> **Your objective**: Go through the lines below and copy each one that holds the string "into".

[Entries with parts and joints]
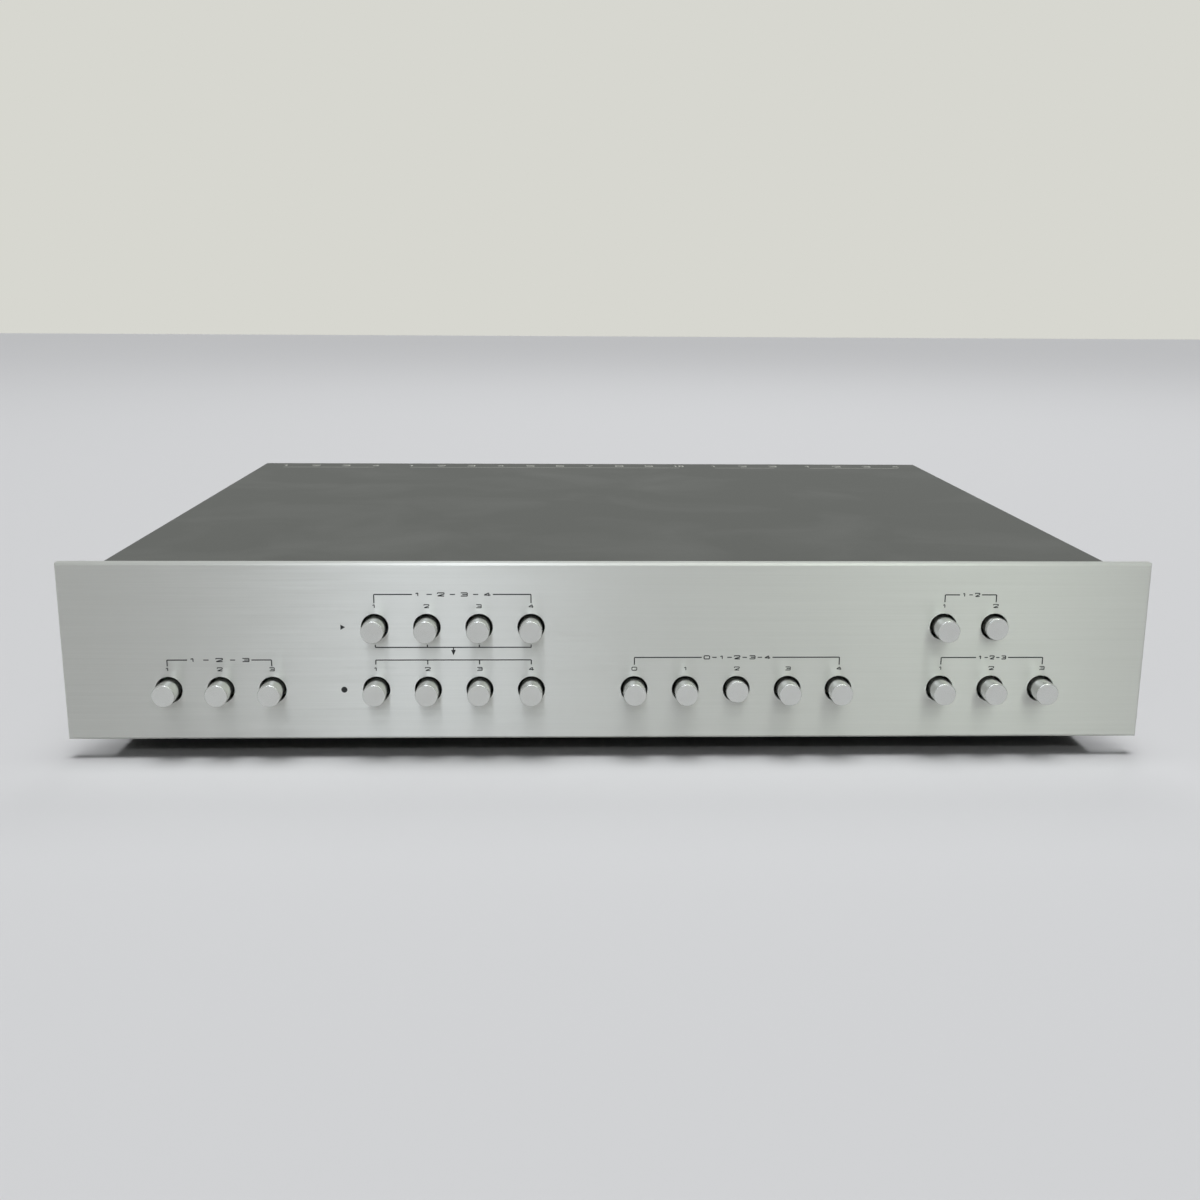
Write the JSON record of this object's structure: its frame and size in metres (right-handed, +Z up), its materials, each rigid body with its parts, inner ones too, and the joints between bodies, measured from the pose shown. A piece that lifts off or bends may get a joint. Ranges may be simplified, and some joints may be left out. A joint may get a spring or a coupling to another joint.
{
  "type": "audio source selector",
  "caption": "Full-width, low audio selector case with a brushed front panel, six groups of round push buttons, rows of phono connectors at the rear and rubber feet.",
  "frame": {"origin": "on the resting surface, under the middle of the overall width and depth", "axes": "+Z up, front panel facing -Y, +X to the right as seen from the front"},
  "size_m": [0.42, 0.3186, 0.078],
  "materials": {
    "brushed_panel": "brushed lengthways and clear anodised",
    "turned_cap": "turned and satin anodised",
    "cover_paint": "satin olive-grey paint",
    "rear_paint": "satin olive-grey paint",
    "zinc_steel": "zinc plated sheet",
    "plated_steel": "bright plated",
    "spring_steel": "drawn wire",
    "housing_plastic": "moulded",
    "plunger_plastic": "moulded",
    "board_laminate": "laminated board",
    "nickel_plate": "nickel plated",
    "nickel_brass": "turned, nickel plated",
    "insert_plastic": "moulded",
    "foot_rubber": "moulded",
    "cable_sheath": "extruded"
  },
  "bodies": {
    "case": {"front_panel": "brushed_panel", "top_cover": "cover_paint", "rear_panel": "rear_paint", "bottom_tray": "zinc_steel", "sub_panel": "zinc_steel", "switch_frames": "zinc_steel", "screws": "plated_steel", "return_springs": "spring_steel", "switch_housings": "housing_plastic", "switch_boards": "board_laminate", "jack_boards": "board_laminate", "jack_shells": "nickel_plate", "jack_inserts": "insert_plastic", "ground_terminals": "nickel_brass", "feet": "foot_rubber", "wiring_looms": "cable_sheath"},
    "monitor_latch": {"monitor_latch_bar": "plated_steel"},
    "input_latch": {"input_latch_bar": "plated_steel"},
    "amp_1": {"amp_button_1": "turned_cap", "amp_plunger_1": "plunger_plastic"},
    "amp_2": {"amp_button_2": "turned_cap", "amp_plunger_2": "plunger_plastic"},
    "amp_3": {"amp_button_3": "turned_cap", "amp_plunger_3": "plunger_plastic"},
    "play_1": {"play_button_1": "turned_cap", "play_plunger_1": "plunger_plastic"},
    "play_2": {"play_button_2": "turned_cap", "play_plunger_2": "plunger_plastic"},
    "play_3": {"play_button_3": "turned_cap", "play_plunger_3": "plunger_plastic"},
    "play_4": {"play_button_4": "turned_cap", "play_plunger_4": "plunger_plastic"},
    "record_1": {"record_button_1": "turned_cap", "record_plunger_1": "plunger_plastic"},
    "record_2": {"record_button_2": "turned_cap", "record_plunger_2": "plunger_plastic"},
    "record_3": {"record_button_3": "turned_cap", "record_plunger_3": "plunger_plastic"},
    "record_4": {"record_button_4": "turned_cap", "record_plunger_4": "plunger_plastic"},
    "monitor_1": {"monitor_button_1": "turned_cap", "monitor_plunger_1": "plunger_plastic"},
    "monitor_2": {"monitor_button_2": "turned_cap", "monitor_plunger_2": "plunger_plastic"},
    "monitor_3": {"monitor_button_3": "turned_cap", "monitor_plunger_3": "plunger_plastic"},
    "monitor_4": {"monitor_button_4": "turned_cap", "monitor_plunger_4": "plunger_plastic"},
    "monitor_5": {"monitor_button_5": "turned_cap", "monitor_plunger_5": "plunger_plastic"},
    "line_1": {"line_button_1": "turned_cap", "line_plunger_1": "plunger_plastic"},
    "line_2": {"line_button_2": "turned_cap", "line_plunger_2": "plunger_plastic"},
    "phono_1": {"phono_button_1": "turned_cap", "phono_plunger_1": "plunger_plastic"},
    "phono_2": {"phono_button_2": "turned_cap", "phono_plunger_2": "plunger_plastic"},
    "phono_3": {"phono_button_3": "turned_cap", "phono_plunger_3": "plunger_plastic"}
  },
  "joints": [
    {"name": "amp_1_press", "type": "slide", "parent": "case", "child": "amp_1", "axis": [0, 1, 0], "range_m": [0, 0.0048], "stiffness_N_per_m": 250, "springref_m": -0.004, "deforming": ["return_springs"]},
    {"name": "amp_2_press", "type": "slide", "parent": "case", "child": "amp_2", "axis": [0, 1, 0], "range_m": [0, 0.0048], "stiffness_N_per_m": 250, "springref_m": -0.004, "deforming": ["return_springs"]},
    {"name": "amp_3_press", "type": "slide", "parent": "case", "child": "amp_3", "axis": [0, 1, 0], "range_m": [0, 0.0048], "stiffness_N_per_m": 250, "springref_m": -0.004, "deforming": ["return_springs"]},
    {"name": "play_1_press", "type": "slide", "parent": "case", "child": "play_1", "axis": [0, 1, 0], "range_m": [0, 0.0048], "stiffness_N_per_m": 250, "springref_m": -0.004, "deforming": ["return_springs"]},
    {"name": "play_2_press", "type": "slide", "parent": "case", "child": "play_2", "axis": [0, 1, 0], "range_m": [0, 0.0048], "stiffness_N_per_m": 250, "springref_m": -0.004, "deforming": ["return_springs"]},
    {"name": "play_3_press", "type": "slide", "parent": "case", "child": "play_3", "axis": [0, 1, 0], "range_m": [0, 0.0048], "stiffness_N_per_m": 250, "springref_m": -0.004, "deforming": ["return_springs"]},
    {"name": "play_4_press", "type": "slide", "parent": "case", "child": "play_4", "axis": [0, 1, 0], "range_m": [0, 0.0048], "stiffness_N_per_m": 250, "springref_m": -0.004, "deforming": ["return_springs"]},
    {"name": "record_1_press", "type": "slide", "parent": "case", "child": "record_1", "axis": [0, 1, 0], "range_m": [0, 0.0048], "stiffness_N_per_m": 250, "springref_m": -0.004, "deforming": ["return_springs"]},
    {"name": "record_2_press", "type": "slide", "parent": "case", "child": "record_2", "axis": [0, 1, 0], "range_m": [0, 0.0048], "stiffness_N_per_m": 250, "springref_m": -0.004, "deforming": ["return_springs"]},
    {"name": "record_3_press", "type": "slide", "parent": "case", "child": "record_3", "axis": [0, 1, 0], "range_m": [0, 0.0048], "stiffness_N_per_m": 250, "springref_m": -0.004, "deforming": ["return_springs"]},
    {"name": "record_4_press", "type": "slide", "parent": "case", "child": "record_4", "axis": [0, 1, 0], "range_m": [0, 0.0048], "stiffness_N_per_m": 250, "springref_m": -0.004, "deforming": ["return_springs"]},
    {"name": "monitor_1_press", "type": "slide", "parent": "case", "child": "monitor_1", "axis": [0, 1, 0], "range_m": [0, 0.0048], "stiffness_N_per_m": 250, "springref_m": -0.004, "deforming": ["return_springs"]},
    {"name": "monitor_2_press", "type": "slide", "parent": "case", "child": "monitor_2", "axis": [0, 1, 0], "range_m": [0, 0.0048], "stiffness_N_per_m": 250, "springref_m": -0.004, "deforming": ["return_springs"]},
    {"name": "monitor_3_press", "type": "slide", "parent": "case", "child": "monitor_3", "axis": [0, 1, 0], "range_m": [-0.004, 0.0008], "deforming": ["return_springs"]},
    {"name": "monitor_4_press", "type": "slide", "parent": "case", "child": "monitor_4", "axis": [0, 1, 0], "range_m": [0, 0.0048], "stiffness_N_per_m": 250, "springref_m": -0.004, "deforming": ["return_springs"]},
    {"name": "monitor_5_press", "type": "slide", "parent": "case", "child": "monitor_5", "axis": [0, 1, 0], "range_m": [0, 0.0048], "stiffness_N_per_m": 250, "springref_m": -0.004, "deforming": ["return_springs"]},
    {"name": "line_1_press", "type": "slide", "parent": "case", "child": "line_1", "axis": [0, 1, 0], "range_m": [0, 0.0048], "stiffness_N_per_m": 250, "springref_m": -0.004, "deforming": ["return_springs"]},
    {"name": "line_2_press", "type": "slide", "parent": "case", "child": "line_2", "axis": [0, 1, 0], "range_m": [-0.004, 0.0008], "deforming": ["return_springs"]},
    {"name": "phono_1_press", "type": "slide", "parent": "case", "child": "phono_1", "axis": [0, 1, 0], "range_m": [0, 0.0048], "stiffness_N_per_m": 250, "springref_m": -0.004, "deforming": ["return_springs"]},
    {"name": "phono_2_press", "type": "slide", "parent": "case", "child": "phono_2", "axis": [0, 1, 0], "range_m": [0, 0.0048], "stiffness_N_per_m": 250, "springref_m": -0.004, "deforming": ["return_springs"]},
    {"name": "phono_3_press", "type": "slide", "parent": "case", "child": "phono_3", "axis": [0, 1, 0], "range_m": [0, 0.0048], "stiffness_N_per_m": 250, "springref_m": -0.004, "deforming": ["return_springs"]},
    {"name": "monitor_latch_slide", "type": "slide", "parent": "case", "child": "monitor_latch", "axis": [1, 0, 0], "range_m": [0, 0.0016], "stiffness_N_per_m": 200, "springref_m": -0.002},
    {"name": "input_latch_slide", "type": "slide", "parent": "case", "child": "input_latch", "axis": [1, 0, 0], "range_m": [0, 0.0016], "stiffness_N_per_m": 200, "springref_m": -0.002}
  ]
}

...

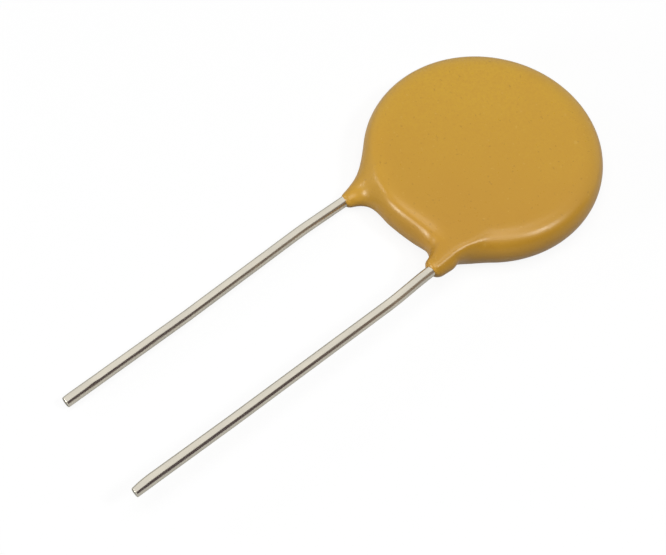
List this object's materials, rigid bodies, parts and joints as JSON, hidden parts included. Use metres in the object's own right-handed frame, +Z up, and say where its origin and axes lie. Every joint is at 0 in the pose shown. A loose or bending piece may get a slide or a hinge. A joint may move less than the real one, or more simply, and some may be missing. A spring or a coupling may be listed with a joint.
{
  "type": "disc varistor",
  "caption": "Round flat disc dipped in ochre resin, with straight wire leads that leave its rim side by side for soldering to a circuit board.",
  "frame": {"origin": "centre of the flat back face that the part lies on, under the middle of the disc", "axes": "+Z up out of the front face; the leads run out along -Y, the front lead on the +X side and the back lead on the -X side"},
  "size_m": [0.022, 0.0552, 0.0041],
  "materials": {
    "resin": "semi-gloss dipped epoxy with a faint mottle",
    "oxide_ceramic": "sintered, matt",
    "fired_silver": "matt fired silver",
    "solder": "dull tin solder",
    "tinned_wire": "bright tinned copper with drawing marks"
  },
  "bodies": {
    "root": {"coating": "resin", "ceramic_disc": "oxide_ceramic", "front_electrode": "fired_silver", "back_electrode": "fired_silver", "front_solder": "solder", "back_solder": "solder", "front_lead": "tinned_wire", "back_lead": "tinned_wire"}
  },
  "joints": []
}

* * *

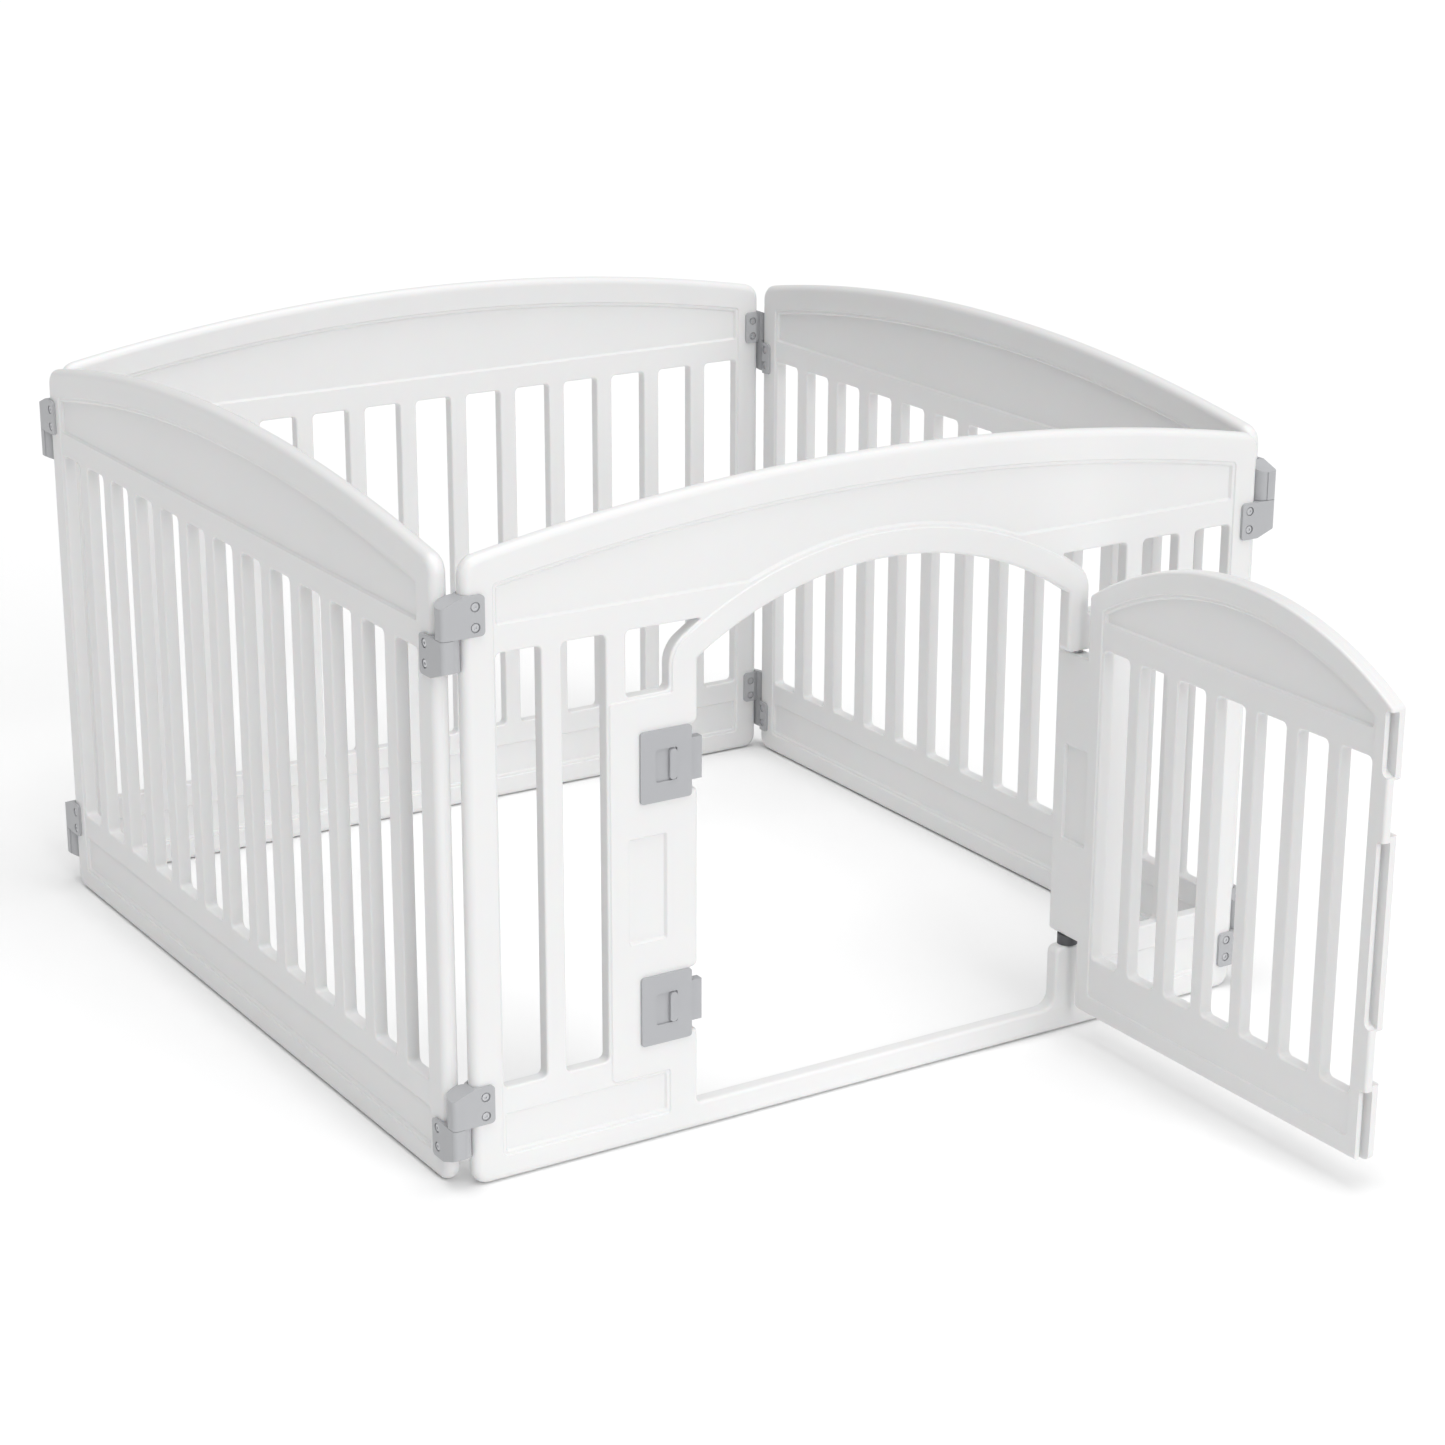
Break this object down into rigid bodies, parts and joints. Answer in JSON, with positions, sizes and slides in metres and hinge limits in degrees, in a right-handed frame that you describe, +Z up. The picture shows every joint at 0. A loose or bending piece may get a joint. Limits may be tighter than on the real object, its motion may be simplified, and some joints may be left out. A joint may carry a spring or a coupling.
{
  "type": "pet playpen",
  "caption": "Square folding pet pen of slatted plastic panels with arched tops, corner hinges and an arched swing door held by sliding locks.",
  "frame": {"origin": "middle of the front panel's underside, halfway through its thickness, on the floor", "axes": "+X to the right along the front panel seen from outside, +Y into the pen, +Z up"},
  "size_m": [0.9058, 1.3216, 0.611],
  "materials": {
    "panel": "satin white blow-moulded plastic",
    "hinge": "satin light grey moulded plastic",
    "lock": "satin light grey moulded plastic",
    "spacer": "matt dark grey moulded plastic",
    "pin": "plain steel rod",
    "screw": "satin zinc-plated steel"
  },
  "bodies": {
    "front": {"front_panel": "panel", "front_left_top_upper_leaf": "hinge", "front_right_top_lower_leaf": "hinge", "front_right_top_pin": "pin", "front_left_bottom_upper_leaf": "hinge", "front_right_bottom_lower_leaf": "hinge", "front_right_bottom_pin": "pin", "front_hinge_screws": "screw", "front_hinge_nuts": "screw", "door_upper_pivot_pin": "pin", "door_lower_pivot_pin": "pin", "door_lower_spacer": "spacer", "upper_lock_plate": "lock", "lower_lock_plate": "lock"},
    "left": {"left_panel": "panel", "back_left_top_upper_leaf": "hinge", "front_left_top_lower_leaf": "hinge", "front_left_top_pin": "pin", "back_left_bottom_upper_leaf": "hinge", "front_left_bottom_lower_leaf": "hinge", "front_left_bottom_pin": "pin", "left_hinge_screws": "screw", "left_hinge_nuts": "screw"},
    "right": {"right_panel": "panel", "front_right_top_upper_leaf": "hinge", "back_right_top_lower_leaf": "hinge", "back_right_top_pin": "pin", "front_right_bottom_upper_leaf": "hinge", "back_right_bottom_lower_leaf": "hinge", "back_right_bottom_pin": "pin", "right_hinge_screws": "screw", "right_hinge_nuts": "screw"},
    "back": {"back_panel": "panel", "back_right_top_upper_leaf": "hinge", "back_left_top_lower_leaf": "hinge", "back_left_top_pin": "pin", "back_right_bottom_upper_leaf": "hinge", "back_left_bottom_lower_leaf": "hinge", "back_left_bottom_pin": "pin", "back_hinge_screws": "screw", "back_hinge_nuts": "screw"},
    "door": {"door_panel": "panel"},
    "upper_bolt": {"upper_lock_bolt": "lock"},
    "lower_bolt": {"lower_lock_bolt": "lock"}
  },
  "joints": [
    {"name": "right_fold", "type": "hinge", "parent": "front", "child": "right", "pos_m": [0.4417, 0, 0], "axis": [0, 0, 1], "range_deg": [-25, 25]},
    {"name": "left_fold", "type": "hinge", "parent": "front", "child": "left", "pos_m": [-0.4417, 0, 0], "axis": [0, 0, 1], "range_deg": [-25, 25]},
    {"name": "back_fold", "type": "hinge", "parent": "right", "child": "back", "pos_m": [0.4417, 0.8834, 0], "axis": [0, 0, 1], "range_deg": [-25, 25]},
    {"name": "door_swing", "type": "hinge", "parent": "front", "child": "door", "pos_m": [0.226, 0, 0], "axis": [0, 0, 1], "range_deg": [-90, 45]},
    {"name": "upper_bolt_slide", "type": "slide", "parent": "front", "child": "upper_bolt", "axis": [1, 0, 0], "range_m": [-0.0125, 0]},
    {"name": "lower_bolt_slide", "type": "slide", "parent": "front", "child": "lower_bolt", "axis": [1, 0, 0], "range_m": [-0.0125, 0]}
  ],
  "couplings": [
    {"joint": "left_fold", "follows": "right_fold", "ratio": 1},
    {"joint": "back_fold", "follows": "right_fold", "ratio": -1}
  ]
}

> **Answer below**:
Break this object down into rigid bodies, parts and joints. Answer in JSON, with positions, sizes and slides in metres and hinge limits in degrees, in a right-handed frame that you describe, +Z up. The picture shows every joint at 0. A loose or bending piece may get a joint. Limits may be tighter than on the real object, its motion may be simplified, and some joints may be left out. A joint may carry a spring or a coupling.
  "frame": {"origin": "middle of the front panel's underside, halfway through its thickness, on the floor", "axes": "+X to the right along the front panel seen from outside, +Y into the pen, +Z up"},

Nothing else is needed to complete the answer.